In a release, Herring announced the department has agreed to end the practice and implement policy changes aimed at preventing such practices from taking place. Here are the changes that Herring’s office said the department has agreed to follow moving forward:
- Virginia Beach Police Department must issue a Department General Order mandating that all sworn personnel immediately discontinue the use of any inauthentic certificates of analysis, DFS letterhead, or templates used to make inauthentic documents, and prohibiting personnel from making or using any inauthentic or altered certificates, letterhead, or formats of any department outside the agency. Virginia Beach Police has already issued this order as General Order 6.03.

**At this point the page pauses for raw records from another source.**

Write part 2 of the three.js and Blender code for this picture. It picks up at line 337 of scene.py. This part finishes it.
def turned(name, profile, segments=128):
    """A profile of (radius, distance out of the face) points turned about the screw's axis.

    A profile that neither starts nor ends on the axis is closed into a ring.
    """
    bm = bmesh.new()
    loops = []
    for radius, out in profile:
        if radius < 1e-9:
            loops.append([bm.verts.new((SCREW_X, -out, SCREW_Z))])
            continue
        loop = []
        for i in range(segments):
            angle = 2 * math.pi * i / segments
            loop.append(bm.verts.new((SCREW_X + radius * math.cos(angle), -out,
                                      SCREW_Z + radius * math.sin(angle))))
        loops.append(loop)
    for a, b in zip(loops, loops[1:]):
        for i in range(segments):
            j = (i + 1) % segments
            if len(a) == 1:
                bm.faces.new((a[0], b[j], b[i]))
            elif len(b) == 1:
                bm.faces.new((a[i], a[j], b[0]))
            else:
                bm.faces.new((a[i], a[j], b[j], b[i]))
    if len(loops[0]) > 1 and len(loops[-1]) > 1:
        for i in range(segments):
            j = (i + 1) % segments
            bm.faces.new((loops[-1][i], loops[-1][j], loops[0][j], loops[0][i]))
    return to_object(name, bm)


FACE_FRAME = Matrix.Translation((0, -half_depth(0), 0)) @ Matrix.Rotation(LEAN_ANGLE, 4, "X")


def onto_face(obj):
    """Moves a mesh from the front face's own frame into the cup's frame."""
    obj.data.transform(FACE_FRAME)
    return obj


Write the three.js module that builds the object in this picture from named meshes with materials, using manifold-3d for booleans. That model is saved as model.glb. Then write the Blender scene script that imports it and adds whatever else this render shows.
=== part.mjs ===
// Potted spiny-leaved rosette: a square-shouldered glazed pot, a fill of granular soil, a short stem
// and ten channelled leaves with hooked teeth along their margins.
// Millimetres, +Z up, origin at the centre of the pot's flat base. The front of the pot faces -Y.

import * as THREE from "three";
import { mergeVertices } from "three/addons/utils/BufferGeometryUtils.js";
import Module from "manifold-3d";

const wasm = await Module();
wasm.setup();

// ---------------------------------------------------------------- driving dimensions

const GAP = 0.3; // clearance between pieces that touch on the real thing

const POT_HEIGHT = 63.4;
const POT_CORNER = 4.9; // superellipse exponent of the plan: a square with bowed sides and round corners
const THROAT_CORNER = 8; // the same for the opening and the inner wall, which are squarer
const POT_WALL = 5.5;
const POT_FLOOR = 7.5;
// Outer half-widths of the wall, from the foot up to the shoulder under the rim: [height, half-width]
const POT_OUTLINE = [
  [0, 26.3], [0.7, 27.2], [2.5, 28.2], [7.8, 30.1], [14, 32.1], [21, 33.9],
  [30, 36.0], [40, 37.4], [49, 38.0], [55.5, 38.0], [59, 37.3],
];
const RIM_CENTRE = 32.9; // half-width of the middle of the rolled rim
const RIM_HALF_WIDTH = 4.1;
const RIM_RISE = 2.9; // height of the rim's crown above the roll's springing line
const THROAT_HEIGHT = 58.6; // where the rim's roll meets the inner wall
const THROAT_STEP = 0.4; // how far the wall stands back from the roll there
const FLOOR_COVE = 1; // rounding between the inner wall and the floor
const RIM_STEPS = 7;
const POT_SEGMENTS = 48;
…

- All sworn personnel assigned to the Detective Bureau must sign an acknowledgment of receipt and commitment to abiding by the General Order.
- The Department will ensure that all in-service training of sworn personnel regarding interrogations includes training on the prohibition against use of forged documents.

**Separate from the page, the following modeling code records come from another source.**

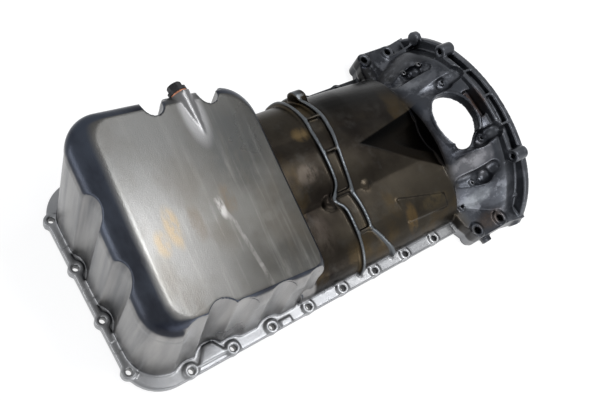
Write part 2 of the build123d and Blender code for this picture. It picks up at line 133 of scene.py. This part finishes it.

# ---- colours of the casting ----
# A limit: the field it reads, where it starts and where it is full.
# A layer: a limit, the share of the layer and its colour.
# A spot, for a stain and for painted light: its place and half size seen from above, its share
# and its colour.
# painted reflection: the sump floor is lighter at the front and darker towards the rear and the
# far side
SUMP_FLOOR_FRONT = (0.20, 0.20, 0.198)
SUMP_FLOOR_LAYERS = [
    (("x", -0.21, -0.10), 1.0, (0.085, 0.082, 0.074)),
    (("cloud", 0.4, 0.6), 0.5, (0.19, 0.188, 0.18)),
    (("streak", 0.5, 0.75), 0.25, (0.34, 0.335, 0.32)),
    (("patch", 0.45, 0.7), 0.4, (0.09, 0.075, 0.055)),
    (("y", -0.02, 0.075), 0.72, (0.045, 0.046, 0.046)),
]
SUMP_FLOOR_STAINS_AND_HIGHLIGHT = [
    ((-0.1955, -0.009), (0.010, 0.024), 0.75, (0.27, 0.21, 0.13)),
    ((-0.2110, -0.019), (0.009, 0.015), 0.7, (0.26, 0.205, 0.13)),
    ((-0.1720, -0.012), (0.010, 0.022), 0.45, (0.13, 0.105, 0.08)),
    ((-0.1310, 0.000), (0.010, 0.018), 0.5, (0.14, 0.105, 0.07)),
    # painted highlight: a bright spot where the crease starts
    ((-0.1413, -0.006), (0.005, 0.013), 0.9, (0.42, 0.41, 0.40)),
    # lighter and darker patches
    ((-0.0960, -0.028), (0.014, 0.006), 0.5, (0.16, 0.155, 0.145)),
    ((-0.1000, 0.045), (0.040, 0.050), 0.45, (0.050, 0.054, 0.056)),
    ((-0.0900, -0.075), (0.035, 0.030), 0.4, (0.055, 0.056, 0.055)),
]
# painted highlight: a light line along the crease across the sump floor
CREASE = [(-0.1446, 0.002), (-0.1346, -0.022), (-0.1269, -0.067), (-0.1226, -0.093)]
CREASE_HALF = 0.003
CREASE_HIGHLIGHT_SHARE = 0.4
CREASE_HIGHLIGHT_COLOUR = (0.34, 0.33, 0.32)
FACES_UP = [("facing_z", 0.55, 0.8)]
TEAR_LIMITS = (0.32, 0.58)

WALL_DARK = (0.10, 0.103, 0.11)
WALL_LAYERS = [
    (("runs", 0.3, 0.7), 1.0, (0.24, 0.235, 0.23)),
    # painted light: walls that face the near side are lighter
    (("facing_y", -0.45, -0.75), 0.4, (0.40, 0.385, 0.37)),
]

# lighter grey on top of the drain boss, and the room that the rounding's painted reflection
# leaves it
BOSS_PLACE = (-0.127, 0.085)
BOSS_TOP_SIZE = (0.016, 0.040)
BOSS_TOP_SHARE = 0.8
BOSS_COLOUR = (0.20, 0.20, 0.205)
BOSS_HEIGHT = [("z", 0.10, 0.12)]
BOSS_ROOM_SIZE = (0.030, 0.060)

# painted reflection: blue-black on the rounding between walls and floor, on the front, the near,
# the far and the rear side
ROUNDINGS = [
    [("facing_x", 0.0, -0.16), ("facing_z", 0.24, 0.42)],
    [("facing_y", -0.42, -0.55), ("facing_z", 0.58, 0.70)],
    [("facing_y", 0.0, 0.15), ("facing_z", 0.15, 0.35)],
    [("facing_x", 0.40, 0.50), ("facing_z", 0.25, 0.45)],
]
ROUNDING_REFLECTION_SHARE = 0.95
ROUNDING_REFLECTION_DARK = (0.010, 0.012, 0.020)
ROUNDING_REFLECTION_LAYERS = [(("patch", 0.35, 0.65), 1.0, (0.040, 0.048, 0.066))]

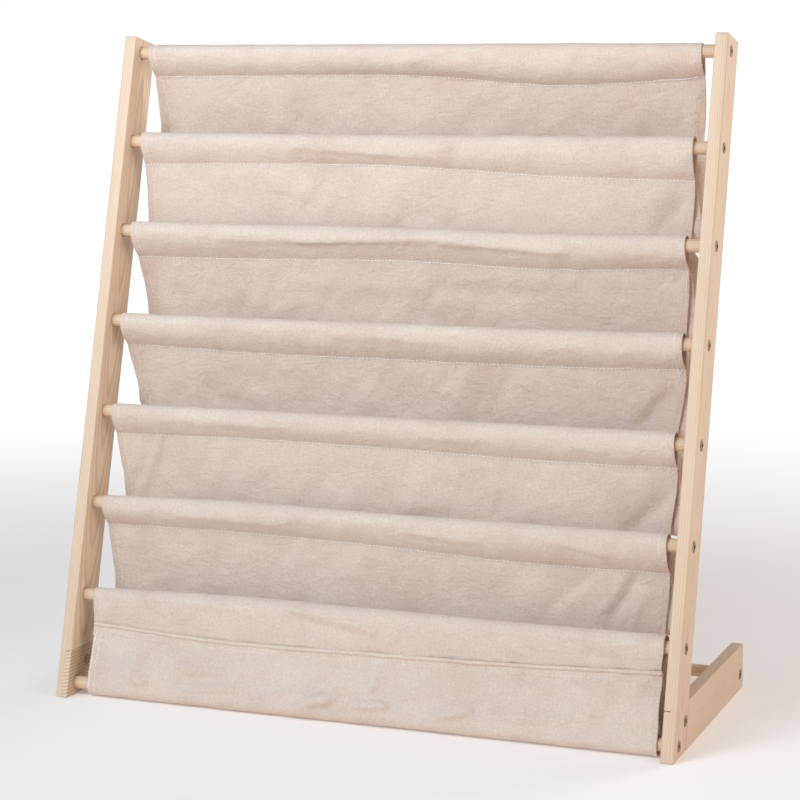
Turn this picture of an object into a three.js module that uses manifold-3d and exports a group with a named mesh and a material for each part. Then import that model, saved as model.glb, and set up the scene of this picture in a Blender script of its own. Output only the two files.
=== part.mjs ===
// A children's sling bookshelf: two leaning pine posts on two feet, eight rods between the posts,
// one rod between the feet, and a canvas cover sewn from six hanging slings and a front apron.
// Millimetres. +X runs to the right, +Y to the back and +Z up. The shelf stands on z = 0 and the
// origin is the middle of its footprint.
import * as THREE from 'three';
import { mergeVertices } from 'three/addons/utils/BufferGeometryUtils.js';
import Module from 'manifold-3d';

const wasm = await Module();
wasm.setup();

// Boards of the frame
const shelfWidth = 600;
const boardThickness = 12;
const postDepth = 41;
const footHeight = 43;
const footReach = 252; // from the lowest rod's axis back to the foot's end
const leanAngle = THREE.MathUtils.degToRad(14.3);
const topCutAngle = THREE.MathUtils.degToRad(11); // the post's top falls to the back by this much
const topMargin = 13; // along the post's front face, from the top rod's axis to the top corner
const boardEdge = 1.5; // eased edge
const lapShare = 0.5; // share of the board's thickness that the post keeps at its lap
const seatGap = 0.3; // between wooden faces that meet

// Rods
const rodCount = 8;
const rodRadius = 6;
const rodPitch = 88.5;
const lowestPitch = 83.7; // between the two lowest rods
const lowestRodHeight = 11;
const rodSetback = 16; // from the post's front face back to the rod axis
const rearRodInset = 12; // from the foot's rear end to the rear rod's axis
const rearRodHeight = 15.4;
const socketDepth = 6;
const socketClearance = 0.4;
const socketMouth = 1.2; // countersink round a socket
const rodChamfer = 0.8;
const rodEndGap = 0.3;

// Screws that hold the rods
const screwHeadRadius = 4.9;
const screwHeadHeight = 2.4;
const screwHeadEdge = 0.5;
const screwShankRadius = 2;
const screwGrip = 28; // length inside the rod
const screwTip = 3;
const counterboreRadius = 5.25;
const counterboreDepth = 3;
const shankClearance = 0.3;
const headSeatGap = 0.3;
const pilotOverrun = 2;
const hexKeyRadius = 2;
const hexKeyDepth = 1.5;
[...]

- The Department must immediately investigate any alleged use of forged documents and report the findings to OCR within five days of its conclusion.
- The Department must seek OCR approval for any alterations to the relevant portion of the General Order.

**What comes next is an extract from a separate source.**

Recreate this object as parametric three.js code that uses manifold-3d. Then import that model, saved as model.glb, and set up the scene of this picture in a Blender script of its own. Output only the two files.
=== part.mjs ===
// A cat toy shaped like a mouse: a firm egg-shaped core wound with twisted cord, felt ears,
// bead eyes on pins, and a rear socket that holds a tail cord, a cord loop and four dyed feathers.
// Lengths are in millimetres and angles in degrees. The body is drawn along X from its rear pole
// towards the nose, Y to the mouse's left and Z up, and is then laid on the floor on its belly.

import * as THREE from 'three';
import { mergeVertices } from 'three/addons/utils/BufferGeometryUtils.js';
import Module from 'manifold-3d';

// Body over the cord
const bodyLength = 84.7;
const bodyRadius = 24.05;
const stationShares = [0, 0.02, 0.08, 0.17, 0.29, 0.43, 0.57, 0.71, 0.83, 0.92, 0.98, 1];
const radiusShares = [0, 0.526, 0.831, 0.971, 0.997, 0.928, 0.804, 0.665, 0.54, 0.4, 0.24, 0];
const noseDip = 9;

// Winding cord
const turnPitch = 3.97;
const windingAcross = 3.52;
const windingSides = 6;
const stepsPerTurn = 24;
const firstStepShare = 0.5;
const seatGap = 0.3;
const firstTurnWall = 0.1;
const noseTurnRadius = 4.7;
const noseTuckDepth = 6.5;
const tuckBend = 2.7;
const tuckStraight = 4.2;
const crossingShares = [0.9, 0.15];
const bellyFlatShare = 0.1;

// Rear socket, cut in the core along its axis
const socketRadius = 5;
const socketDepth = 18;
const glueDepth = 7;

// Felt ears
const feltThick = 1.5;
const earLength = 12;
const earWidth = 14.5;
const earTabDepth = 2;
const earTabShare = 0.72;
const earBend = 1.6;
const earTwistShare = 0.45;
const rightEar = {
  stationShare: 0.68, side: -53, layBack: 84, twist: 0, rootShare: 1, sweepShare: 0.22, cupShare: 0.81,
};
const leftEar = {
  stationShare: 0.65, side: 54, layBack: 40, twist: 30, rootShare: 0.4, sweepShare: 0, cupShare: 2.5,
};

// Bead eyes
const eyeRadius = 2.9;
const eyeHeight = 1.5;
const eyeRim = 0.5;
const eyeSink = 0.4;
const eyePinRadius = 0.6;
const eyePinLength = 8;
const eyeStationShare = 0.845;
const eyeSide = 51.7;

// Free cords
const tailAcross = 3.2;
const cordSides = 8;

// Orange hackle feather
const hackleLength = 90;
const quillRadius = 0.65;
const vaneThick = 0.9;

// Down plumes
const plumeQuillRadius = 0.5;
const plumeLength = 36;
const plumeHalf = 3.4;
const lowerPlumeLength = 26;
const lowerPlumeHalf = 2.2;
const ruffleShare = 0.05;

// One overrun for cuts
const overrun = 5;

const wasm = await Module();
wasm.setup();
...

Virginia Beach police shared a statement Thursday saying they wanted to clarify facts about the agreement with the AG’s office. In it, police said chief Paul Neudigate opened an internal investigation and directed the department to end “any further uses of inauthentic replica documents” on May 1, 2021, two days after being alerted by the Virginia Department of Forensic Services and the Secretary of Public Safety of the claims.
“Though this practice during interrogations has consistently been found to be constitutional by both the Virginia Supreme Court and the United States Supreme Court, the VBPD took immediate and proactive steps to address this very limited interrogation technique which they felt, though legal, was not in the spirit of what the community expects of their Police Department,” the department wrote.
The Virginia Beach Police Department noted the agreement with the AG’s office confirms their own review found only five instances where the department used the fake certificates from 2016-2020. The department also pointed out in their statement that Herring found no reason to believe there were more to uncover.
According to the release from Herring’s office, the terms of the agreement with the department will remain in effect for at least two years. If Virginia Beach police fail to comply with the agreement, the Office of Civil Rights could seek judicial enforcement.
“While I appreciate that Virginia Beach Police put an end to this practice and cooperated with our investigation, this is clearly a tactic that should never have been used,” Herring continued.
UPDATE: Information from the Virginia Beach Police Department’s statement, which was shared after publication, has been added.